[Extracted records]
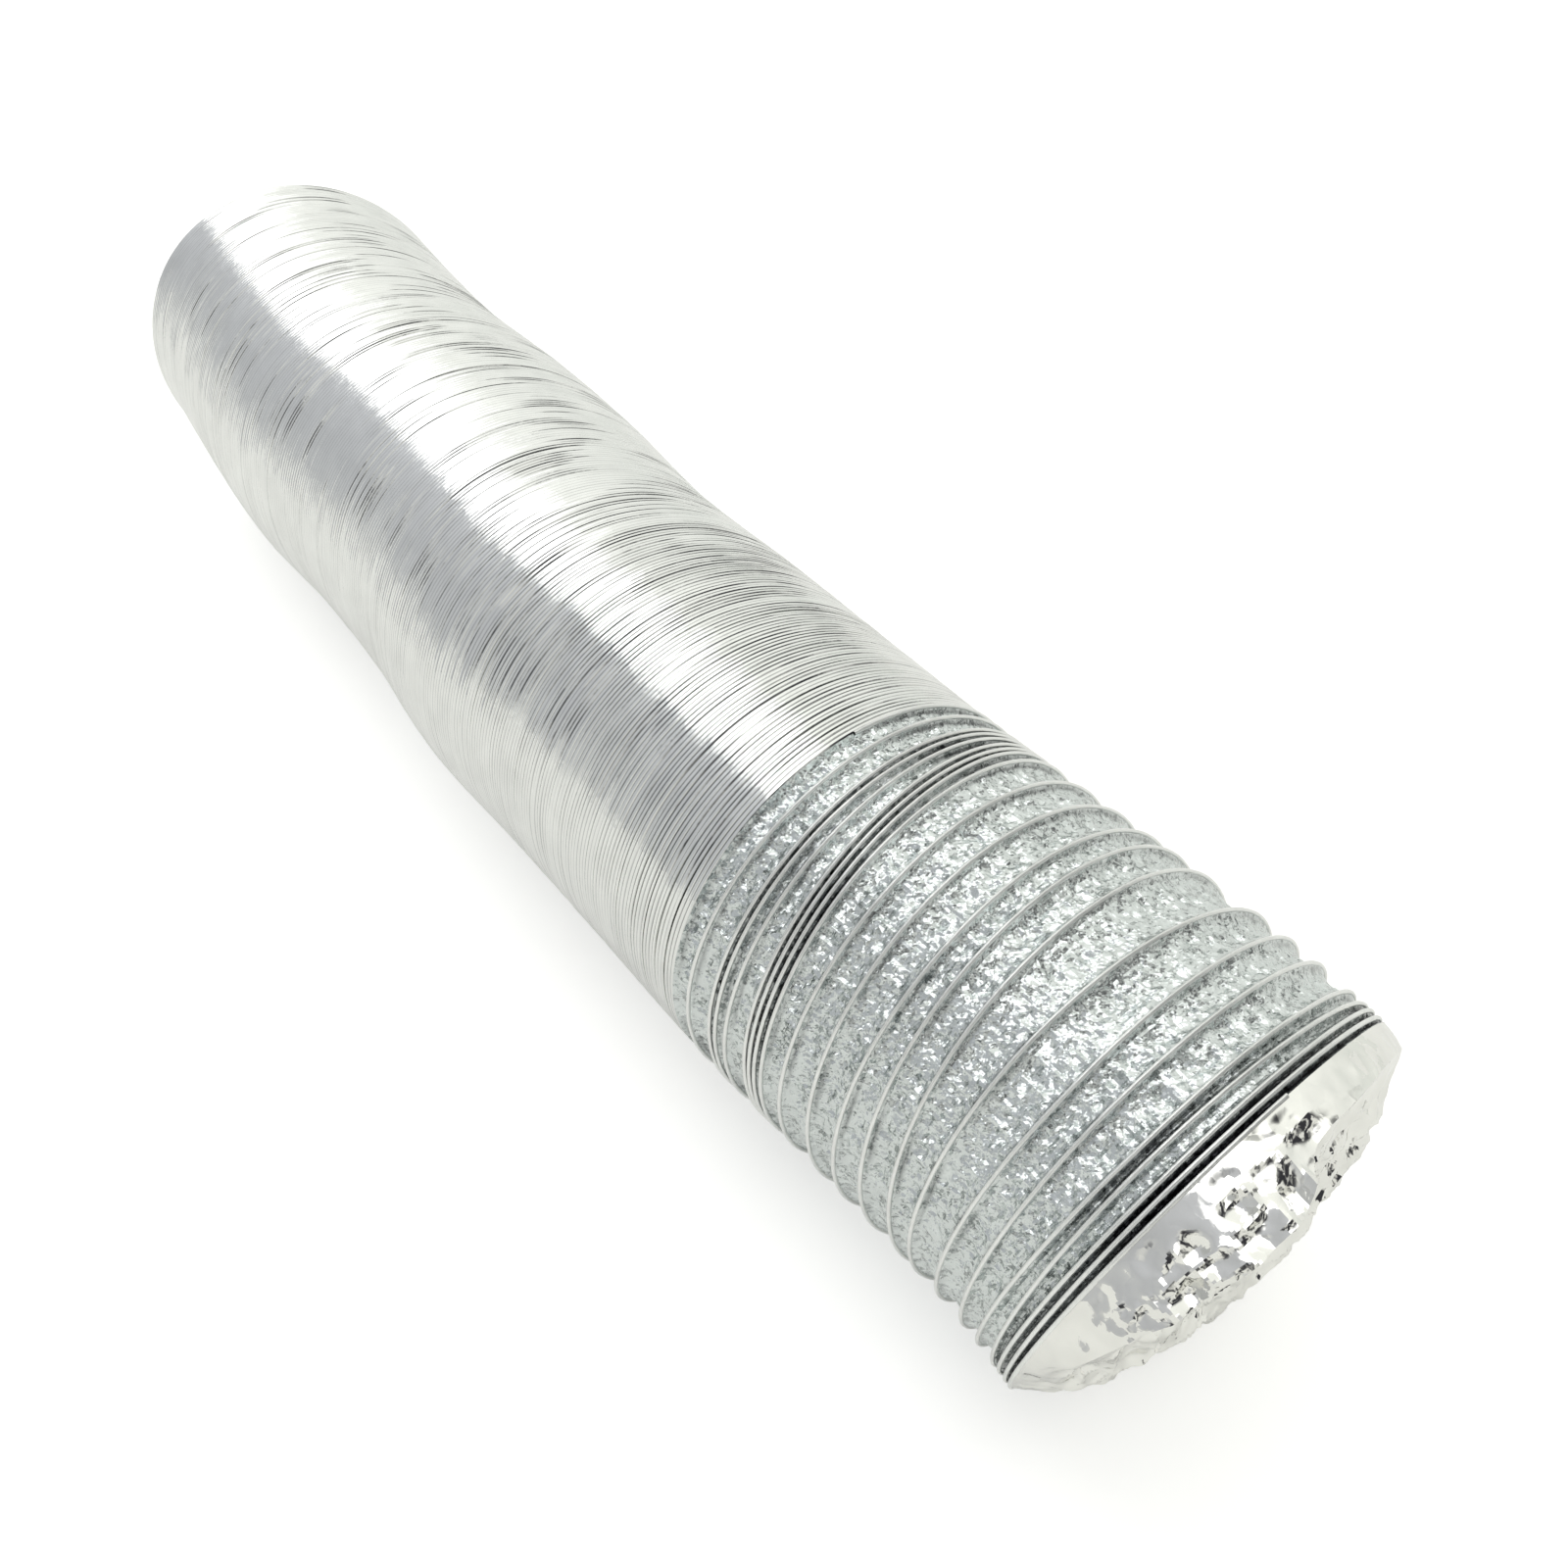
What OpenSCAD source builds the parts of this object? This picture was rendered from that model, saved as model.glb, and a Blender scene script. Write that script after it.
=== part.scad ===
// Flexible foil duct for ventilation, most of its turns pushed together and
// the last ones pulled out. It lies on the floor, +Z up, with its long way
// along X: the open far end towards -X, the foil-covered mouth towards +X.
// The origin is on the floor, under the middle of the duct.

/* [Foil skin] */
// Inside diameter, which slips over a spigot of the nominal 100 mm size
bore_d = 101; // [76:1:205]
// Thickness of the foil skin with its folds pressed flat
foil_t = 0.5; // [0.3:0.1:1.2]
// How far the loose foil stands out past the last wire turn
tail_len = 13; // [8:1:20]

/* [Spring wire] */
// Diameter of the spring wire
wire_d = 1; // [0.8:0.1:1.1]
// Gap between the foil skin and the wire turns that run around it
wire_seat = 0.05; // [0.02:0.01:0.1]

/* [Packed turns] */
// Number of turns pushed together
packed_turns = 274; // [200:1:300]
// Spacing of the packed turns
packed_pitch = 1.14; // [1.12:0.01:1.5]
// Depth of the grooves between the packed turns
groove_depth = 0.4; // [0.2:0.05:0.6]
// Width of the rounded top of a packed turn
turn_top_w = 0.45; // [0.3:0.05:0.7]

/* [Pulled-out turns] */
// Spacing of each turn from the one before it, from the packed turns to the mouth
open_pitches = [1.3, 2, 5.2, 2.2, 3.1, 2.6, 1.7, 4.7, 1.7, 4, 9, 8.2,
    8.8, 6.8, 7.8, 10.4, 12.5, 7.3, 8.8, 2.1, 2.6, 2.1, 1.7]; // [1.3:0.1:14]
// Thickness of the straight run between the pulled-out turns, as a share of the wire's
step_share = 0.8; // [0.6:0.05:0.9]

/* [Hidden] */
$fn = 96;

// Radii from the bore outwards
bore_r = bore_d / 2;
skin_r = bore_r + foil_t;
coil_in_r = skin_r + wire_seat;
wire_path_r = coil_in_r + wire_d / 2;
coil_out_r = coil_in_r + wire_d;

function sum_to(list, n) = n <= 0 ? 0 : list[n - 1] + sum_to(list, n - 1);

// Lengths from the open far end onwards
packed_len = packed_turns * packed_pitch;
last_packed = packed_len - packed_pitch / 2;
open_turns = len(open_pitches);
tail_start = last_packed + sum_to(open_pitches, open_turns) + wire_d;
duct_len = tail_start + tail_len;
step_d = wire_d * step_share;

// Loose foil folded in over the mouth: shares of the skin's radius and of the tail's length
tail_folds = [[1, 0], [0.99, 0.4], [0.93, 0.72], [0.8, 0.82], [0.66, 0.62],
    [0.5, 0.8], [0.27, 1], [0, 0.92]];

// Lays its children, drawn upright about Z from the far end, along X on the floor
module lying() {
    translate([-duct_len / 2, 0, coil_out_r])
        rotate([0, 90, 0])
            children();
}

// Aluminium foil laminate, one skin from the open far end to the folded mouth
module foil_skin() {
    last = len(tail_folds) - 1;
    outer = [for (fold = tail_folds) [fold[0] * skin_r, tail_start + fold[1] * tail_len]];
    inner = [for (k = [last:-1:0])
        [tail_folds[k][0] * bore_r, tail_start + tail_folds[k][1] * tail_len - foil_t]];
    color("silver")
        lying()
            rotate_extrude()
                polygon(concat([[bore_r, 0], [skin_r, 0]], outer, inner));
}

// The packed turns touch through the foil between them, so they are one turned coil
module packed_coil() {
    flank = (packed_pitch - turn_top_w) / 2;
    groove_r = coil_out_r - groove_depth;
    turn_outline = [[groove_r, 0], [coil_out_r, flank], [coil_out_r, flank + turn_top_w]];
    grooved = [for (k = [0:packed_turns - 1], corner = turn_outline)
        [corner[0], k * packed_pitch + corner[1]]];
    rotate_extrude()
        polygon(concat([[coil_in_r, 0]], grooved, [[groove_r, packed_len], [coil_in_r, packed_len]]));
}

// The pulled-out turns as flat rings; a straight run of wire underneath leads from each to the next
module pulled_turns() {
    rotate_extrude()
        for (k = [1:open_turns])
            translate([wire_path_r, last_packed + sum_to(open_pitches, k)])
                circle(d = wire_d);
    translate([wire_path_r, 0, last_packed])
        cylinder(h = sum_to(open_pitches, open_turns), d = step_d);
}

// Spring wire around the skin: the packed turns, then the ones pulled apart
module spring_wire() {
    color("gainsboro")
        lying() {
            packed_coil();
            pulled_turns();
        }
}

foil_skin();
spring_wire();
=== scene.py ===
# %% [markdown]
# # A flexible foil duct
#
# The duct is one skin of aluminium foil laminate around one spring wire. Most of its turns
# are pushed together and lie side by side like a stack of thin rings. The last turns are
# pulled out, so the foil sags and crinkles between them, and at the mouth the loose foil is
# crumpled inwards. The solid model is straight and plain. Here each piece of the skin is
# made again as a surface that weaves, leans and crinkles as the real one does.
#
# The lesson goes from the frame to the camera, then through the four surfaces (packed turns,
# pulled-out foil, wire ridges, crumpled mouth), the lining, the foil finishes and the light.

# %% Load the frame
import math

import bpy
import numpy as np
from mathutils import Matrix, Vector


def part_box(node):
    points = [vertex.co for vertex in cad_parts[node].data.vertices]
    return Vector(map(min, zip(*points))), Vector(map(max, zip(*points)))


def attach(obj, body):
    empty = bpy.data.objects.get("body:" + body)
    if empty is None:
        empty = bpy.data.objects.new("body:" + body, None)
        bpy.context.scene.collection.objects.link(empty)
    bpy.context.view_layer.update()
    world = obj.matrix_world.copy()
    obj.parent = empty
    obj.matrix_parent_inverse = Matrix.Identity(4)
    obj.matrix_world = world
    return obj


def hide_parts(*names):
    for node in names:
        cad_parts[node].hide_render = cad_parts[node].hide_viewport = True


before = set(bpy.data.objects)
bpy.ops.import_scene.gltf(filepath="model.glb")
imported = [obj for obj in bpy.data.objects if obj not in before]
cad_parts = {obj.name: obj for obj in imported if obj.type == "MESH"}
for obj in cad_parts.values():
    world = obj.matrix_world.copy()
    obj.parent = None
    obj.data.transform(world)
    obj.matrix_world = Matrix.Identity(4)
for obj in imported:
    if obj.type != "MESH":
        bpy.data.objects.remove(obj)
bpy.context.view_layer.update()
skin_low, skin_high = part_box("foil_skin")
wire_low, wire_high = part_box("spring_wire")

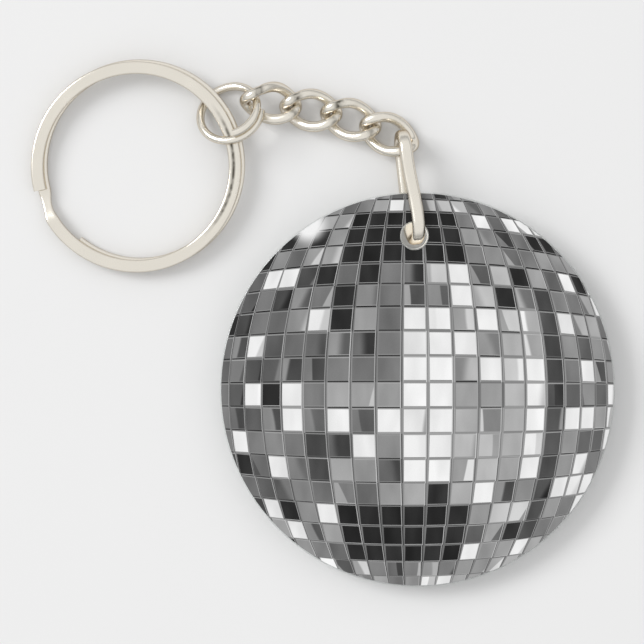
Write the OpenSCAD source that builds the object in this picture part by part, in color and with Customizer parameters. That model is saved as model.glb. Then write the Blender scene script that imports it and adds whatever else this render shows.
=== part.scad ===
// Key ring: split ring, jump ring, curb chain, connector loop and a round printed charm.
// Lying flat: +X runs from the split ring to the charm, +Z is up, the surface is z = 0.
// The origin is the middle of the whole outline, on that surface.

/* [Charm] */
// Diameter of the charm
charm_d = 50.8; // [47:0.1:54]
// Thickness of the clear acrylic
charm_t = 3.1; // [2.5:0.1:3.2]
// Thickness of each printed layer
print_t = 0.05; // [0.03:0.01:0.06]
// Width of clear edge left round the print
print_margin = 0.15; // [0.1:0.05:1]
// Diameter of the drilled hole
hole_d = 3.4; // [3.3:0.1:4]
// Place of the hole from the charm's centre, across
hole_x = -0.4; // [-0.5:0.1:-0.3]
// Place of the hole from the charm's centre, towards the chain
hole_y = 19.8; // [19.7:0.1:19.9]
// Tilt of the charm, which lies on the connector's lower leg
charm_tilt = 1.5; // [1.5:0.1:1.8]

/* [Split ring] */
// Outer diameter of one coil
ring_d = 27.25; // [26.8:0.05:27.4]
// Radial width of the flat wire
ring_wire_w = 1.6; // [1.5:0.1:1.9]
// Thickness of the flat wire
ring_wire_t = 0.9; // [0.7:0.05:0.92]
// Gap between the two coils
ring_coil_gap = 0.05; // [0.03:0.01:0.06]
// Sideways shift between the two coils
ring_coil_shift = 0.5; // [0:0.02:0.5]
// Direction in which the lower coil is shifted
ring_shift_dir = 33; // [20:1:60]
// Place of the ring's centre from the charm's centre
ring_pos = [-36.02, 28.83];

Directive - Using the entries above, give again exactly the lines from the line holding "one turned coil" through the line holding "zip(*points))), Vector(map(max, zip(*points)))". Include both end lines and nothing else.

Task answer -
// The packed turns touch through the foil between them, so they are one turned coil
module packed_coil() {
    flank = (packed_pitch - turn_top_w) / 2;
    groove_r = coil_out_r - groove_depth;
    turn_outline = [[groove_r, 0], [coil_out_r, flank], [coil_out_r, flank + turn_top_w]];
    grooved = [for (k = [0:packed_turns - 1], corner = turn_outline)
        [corner[0], k * packed_pitch + corner[1]]];
    rotate_extrude()
        polygon(concat([[coil_in_r, 0]], grooved, [[groove_r, packed_len], [coil_in_r, packed_len]]));
}

// The pulled-out turns as flat rings; a straight run of wire underneath leads from each to the next
module pulled_turns() {
    rotate_extrude()
        for (k = [1:open_turns])
            translate([wire_path_r, last_packed + sum_to(open_pitches, k)])
                circle(d = wire_d);
    translate([wire_path_r, 0, last_packed])
        cylinder(h = sum_to(open_pitches, open_turns), d = step_d);
}

// Spring wire around the skin: the packed turns, then the ones pulled apart
module spring_wire() {
    color("gainsboro")
        lying() {
            packed_coil();
            pulled_turns();
        }
}

foil_skin();
spring_wire();
=== scene.py ===
# %% [markdown]
# # A flexible foil duct
#
# The duct is one skin of aluminium foil laminate around one spring wire. Most of its turns
# are pushed together and lie side by side like a stack of thin rings. The last turns are
# pulled out, so the foil sags and crinkles between them, and at the mouth the loose foil is
# crumpled inwards. The solid model is straight and plain. Here each piece of the skin is
# made again as a surface that weaves, leans and crinkles as the real one does.
#
# The lesson goes from the frame to the camera, then through the four surfaces (packed turns,
# pulled-out foil, wire ridges, crumpled mouth), the lining, the foil finishes and the light.

# %% Load the frame
import math

import bpy
import numpy as np
from mathutils import Matrix, Vector


def part_box(node):
    points = [vertex.co for vertex in cad_parts[node].data.vertices]
    return Vector(map(min, zip(*points))), Vector(map(max, zip(*points)))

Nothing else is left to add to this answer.